[Exercise description]:
Listed below are entries; give the number of lines among them that include "points", and only that number.

[Exercise materials]:
----------
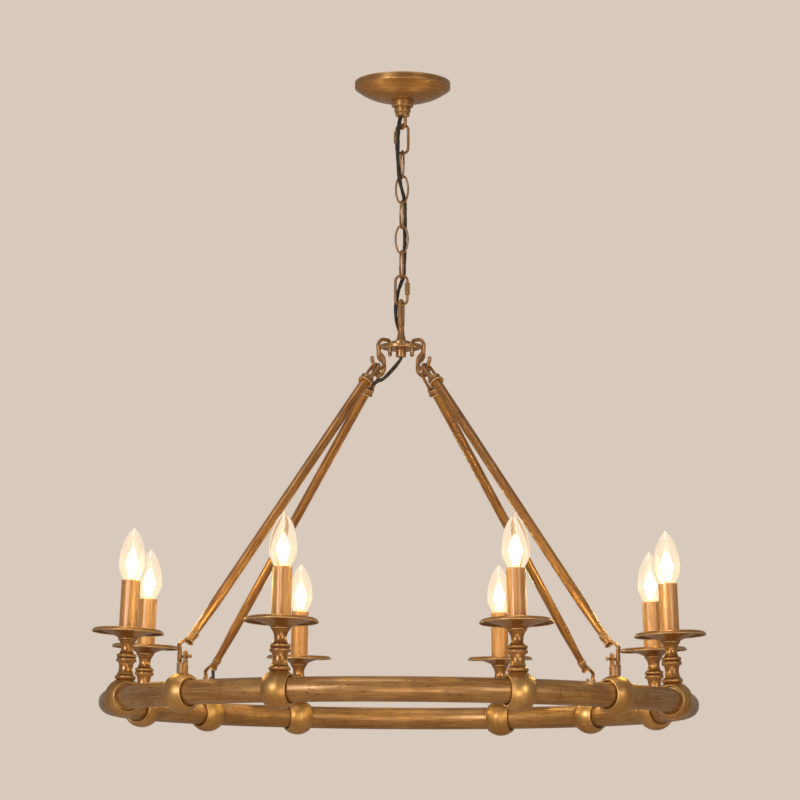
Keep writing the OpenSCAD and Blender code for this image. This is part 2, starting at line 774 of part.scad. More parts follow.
----------
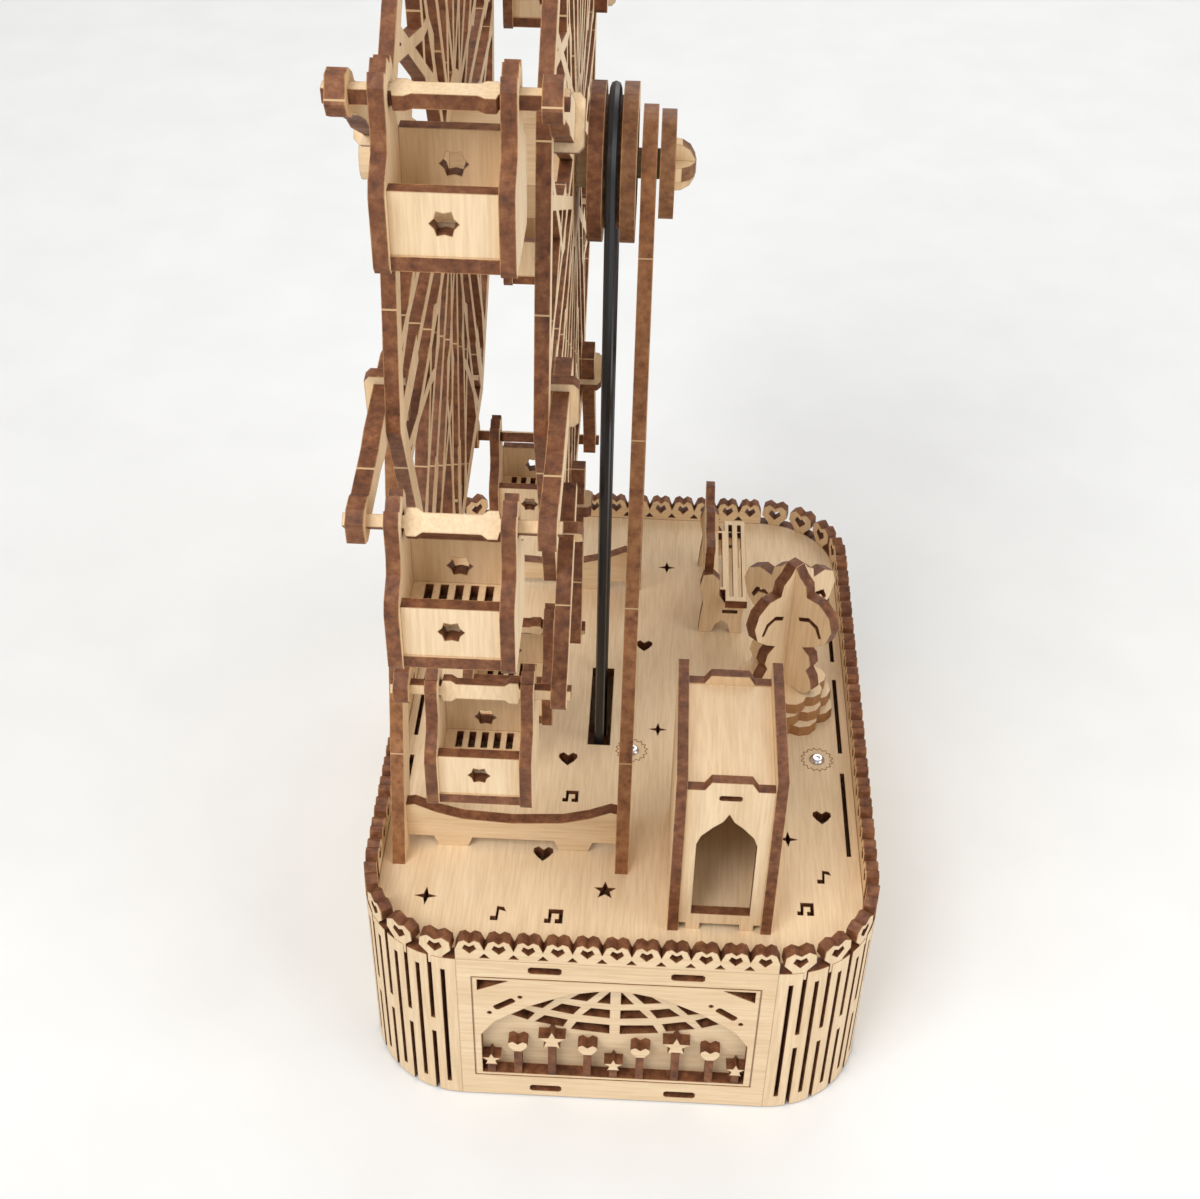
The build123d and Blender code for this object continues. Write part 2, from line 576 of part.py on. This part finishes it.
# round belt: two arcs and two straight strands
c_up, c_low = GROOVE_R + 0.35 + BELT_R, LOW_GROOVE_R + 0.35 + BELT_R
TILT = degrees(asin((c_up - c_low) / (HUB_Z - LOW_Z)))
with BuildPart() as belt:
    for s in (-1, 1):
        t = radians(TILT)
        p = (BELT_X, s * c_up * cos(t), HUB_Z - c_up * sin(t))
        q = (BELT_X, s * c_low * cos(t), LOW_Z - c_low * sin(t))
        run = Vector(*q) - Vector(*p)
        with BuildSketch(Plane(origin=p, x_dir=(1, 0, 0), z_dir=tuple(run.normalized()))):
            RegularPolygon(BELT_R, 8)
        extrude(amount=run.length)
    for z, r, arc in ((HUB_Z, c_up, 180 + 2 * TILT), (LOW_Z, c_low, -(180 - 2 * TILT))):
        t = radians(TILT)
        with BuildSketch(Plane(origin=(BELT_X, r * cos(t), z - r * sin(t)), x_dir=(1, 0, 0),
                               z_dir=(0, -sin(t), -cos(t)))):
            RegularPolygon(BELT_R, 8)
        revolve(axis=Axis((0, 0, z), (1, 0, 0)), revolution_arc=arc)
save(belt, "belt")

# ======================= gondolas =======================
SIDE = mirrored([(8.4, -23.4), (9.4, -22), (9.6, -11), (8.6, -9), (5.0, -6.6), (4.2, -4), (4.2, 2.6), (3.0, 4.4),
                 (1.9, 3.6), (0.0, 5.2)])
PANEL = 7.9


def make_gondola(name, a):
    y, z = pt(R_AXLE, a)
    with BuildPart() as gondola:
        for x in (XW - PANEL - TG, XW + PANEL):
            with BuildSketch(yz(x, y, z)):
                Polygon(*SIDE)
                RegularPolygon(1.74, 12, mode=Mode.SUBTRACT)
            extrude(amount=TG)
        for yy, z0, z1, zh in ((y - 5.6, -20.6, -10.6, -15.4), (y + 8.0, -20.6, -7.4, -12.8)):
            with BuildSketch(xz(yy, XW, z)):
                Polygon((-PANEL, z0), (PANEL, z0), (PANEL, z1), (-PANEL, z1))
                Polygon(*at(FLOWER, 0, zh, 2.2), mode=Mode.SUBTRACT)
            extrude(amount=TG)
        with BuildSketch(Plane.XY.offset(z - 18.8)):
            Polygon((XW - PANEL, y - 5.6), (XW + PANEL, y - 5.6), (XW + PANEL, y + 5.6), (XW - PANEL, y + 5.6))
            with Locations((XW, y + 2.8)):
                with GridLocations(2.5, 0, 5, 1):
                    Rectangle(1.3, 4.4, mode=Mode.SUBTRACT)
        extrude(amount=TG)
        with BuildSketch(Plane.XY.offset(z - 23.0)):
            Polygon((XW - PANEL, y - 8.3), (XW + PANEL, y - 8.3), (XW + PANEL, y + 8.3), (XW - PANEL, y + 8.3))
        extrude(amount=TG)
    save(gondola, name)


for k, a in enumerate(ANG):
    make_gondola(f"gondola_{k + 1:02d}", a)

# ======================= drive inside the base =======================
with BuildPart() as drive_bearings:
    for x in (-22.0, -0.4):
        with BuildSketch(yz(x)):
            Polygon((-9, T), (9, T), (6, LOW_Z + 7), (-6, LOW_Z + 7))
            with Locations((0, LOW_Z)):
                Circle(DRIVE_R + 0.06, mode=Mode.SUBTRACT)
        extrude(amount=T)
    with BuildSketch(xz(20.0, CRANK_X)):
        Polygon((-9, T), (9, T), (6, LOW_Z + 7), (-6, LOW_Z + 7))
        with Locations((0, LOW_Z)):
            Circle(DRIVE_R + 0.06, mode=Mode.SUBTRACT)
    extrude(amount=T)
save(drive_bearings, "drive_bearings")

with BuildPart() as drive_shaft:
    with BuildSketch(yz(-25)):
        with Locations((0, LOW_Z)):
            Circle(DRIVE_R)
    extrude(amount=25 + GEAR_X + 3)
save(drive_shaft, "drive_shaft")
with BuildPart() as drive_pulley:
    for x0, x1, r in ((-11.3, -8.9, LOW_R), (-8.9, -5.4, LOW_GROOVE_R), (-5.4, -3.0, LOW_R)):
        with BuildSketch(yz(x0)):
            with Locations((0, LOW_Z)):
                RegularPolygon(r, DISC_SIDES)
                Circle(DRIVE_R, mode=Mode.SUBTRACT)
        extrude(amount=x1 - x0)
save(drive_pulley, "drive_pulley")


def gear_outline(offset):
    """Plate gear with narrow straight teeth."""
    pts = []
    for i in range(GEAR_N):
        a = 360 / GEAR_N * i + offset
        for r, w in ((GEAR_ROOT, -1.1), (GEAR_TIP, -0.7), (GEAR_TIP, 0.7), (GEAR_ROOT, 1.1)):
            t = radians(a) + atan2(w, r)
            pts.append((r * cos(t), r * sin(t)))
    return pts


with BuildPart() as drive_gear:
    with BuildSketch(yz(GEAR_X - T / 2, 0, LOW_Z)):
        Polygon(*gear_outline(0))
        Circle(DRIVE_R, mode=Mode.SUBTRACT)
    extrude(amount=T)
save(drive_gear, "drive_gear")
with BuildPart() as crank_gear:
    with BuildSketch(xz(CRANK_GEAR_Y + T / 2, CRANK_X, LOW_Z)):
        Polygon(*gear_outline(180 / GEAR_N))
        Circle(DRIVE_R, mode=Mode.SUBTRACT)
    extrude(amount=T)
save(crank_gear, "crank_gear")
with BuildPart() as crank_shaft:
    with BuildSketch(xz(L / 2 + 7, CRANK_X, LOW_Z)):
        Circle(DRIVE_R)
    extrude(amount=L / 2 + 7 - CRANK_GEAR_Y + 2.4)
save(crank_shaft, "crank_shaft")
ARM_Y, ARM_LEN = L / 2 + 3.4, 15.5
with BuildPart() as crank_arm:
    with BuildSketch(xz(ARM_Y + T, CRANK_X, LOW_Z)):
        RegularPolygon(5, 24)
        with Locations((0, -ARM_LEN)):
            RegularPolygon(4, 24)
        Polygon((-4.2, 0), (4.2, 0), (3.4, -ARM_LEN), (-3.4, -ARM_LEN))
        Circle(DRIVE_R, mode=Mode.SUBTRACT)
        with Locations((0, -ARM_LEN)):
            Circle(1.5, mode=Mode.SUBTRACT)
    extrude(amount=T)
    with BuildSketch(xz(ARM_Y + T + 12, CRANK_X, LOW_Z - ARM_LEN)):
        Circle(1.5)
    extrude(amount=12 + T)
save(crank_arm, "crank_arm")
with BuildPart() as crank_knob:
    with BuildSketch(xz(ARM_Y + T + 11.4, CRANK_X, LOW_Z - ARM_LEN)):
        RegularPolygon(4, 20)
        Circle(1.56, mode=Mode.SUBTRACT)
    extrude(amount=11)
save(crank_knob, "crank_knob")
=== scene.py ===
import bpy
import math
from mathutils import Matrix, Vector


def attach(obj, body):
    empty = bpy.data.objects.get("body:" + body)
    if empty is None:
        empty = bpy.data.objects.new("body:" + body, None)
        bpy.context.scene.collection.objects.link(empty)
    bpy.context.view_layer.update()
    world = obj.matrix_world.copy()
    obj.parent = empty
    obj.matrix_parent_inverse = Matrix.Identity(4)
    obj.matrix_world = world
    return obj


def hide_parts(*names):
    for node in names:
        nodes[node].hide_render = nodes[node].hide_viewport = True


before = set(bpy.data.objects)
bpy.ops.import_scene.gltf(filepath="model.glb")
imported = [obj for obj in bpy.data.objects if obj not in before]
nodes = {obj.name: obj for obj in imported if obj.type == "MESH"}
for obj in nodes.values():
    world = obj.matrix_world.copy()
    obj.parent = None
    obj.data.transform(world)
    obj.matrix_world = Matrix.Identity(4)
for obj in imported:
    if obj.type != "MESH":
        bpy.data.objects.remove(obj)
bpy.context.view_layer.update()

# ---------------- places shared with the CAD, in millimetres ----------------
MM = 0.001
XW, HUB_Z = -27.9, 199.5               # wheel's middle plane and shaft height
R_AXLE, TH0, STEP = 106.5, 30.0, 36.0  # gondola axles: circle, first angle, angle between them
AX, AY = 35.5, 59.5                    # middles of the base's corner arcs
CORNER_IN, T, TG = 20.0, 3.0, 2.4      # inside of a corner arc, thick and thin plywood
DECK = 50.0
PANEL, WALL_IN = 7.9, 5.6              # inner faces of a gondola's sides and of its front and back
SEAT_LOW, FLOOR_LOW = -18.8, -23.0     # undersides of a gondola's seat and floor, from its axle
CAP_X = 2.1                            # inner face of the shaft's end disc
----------
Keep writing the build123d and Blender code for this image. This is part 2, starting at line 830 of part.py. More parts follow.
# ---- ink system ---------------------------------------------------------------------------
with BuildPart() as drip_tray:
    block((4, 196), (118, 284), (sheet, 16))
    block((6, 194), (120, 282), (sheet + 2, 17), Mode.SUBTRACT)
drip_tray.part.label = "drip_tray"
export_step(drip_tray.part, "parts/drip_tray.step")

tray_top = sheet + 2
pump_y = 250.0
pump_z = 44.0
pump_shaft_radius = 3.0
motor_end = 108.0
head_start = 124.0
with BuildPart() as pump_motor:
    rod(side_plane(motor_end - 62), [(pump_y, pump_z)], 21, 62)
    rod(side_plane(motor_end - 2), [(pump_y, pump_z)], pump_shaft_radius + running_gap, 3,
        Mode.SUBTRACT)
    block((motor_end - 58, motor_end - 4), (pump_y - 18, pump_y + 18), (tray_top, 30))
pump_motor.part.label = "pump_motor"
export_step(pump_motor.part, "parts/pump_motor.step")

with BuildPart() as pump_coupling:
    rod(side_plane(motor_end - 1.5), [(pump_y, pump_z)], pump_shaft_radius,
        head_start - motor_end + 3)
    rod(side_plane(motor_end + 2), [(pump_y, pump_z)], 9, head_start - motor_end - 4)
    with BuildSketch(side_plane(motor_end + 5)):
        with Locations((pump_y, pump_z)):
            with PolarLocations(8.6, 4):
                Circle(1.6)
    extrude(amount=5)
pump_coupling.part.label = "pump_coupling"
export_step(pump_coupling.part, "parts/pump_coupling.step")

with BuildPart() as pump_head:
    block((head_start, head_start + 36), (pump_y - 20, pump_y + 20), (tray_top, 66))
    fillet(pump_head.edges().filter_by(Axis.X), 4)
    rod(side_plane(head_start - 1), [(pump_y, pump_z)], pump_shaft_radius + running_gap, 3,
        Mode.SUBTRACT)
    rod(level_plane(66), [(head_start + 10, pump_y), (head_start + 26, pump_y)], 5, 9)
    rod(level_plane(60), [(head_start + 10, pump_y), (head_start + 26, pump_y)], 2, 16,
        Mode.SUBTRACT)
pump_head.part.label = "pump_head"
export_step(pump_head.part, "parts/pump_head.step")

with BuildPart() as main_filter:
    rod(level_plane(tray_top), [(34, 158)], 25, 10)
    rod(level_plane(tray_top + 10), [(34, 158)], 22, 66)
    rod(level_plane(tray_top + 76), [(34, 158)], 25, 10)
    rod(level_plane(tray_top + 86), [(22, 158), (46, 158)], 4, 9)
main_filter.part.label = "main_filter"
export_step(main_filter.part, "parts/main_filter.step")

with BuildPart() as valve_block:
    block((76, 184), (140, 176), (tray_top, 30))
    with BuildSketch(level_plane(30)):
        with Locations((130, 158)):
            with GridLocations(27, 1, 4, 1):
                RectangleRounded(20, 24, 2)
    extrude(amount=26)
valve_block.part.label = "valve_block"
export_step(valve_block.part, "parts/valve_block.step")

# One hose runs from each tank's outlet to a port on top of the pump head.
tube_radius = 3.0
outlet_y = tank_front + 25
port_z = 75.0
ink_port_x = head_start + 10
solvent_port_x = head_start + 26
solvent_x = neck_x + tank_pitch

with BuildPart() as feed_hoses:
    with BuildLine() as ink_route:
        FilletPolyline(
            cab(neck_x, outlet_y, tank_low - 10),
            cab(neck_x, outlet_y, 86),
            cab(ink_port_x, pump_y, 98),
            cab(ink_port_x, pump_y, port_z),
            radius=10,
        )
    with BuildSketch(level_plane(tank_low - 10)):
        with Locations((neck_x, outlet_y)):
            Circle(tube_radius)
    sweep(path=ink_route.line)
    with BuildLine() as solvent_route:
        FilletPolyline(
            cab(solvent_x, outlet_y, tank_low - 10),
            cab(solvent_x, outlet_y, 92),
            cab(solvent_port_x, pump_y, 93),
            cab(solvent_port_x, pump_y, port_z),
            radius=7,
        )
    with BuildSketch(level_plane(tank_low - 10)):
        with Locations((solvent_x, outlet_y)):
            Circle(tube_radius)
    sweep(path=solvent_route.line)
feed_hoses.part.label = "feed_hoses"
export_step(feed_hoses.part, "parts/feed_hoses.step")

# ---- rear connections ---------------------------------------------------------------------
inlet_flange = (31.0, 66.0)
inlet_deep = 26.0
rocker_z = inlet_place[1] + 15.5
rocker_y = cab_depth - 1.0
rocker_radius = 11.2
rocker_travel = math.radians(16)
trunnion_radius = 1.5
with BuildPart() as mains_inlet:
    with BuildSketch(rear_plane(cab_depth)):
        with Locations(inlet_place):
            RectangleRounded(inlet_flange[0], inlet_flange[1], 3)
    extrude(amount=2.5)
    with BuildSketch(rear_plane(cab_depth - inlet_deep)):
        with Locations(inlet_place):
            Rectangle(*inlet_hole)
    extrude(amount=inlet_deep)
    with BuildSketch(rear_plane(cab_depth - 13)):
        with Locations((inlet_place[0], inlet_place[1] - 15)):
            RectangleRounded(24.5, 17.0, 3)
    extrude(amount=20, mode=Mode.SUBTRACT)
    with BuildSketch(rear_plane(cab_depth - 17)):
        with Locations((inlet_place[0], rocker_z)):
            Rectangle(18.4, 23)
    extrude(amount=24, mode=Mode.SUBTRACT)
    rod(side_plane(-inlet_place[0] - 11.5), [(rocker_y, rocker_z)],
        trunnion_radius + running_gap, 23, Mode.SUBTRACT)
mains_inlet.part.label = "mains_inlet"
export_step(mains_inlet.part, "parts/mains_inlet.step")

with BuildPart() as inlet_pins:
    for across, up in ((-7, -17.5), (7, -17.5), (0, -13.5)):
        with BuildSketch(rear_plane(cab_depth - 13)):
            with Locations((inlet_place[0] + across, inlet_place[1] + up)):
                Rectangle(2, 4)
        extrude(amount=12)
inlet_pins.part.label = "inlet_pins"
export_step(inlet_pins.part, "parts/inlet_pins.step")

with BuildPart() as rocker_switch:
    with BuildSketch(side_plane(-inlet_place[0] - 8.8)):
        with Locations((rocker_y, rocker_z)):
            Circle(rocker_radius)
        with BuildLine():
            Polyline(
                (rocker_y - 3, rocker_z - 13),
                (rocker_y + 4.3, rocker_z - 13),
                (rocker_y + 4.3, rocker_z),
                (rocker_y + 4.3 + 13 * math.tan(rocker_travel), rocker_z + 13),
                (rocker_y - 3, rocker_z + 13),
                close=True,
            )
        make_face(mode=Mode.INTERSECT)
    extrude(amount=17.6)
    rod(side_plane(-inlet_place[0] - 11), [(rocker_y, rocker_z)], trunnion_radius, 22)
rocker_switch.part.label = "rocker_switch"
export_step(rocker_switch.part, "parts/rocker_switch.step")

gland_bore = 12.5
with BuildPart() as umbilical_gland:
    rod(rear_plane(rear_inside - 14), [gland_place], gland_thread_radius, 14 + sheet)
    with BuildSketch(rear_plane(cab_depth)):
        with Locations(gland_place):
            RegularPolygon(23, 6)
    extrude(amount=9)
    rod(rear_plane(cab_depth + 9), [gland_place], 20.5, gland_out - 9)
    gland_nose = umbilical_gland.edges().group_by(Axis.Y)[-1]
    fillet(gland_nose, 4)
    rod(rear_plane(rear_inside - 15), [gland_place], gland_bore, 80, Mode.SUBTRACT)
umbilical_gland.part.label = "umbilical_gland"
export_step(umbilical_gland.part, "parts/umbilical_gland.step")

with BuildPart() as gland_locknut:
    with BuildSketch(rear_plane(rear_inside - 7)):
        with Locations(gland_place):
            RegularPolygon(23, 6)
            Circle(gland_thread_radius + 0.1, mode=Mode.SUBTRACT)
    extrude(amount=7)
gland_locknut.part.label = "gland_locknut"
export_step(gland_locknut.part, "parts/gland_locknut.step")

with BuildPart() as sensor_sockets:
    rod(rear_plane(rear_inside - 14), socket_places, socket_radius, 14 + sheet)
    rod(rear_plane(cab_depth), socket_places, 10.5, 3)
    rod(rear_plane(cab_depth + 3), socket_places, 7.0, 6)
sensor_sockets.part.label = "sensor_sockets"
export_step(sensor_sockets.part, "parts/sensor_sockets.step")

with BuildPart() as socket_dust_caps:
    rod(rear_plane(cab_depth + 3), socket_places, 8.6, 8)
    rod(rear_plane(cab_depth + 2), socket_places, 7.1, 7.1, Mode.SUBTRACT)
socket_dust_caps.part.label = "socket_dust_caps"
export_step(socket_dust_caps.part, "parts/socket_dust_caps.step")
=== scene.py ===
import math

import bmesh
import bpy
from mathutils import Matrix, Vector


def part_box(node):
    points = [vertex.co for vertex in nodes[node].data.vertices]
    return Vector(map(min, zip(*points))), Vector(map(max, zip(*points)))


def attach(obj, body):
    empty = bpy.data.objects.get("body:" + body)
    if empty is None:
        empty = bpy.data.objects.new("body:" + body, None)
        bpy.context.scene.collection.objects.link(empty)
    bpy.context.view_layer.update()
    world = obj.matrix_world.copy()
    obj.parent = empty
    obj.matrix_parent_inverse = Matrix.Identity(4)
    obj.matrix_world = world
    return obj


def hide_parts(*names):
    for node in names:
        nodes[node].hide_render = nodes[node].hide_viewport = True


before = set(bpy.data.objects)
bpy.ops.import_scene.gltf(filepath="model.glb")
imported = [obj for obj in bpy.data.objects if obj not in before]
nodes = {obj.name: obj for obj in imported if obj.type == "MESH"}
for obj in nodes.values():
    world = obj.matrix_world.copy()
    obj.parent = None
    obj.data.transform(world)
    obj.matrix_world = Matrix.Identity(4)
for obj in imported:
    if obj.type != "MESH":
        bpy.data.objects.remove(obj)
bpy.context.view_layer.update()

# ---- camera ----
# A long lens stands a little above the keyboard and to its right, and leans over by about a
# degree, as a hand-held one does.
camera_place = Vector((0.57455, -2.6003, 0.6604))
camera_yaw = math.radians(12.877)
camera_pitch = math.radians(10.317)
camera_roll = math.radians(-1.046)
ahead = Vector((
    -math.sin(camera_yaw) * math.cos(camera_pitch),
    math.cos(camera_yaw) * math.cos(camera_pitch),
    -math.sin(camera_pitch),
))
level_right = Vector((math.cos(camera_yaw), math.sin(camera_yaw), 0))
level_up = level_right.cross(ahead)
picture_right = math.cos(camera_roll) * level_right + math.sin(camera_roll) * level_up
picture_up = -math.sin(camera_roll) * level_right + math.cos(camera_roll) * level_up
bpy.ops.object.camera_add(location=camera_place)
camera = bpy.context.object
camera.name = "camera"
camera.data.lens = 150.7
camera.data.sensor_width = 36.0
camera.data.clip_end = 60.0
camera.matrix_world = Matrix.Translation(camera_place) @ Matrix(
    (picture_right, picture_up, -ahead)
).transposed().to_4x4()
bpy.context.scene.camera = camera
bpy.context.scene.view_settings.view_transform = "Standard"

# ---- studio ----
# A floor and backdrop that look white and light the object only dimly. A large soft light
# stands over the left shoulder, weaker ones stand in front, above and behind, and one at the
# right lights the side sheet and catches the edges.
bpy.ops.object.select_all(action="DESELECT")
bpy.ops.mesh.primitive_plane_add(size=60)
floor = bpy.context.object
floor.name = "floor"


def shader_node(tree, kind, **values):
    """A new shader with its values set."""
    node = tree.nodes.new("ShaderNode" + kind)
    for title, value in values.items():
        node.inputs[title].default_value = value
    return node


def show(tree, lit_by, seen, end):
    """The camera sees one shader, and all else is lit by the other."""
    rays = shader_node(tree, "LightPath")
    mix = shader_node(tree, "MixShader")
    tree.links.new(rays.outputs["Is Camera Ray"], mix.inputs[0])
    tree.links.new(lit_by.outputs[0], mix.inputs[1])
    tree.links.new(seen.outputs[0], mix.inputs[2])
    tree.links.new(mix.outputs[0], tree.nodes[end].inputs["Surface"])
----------
[Exercise result]:
2